For the robots, Dudenhoeffer noted, "You don't want to take away what humans add. Some people insert a technology, but don't fully understand the human implications. We're not trying to create a robot that does everything, but a robotics system that allows both the human and robot to do what they do best."

Seed money for this project was provided by the INEEL Laboratory Directed Research and Development fund, and the Defense Advanced Research Programs Agency Software for Distributed Robotics.

Robot prospects

The INEEL scientists have found that creating a group of small mini-robots is more effective if they think of it more as a swarm than an army. Each is then trained to work on its own according to certain rules and a collective behavior emerges from the masses of individuals acting independently.

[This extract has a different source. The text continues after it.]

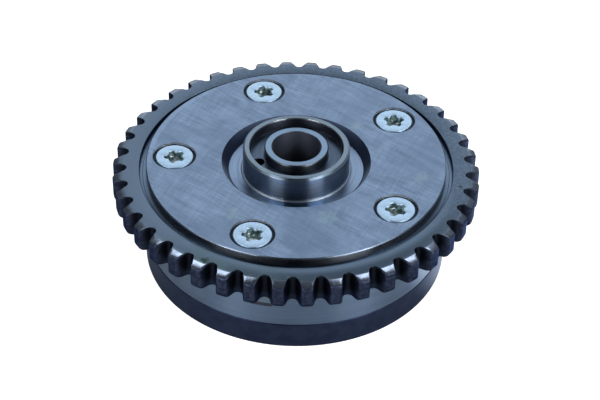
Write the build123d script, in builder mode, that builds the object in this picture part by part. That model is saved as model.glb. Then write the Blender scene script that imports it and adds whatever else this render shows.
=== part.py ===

The small INEEL puddle-finders are, so far as robots go, nothing special. But as a group, they represent a unique approach to helping humans with their most repetitive and dangerous jobs. Herds of mini-robots could be especially useful in environmental surveillance, said Dudenhoeffer, checking for gas leaks, radiation contamination or oil spills. They could eventually monitor demilitarized zones, or find wounded firemen in burning homes.

"We're still far away from the robustness of an ant colony," said Bruemmer, but the INEEL researchers have come a long way in creating a robot as independent, and disposable, as the lowly ant.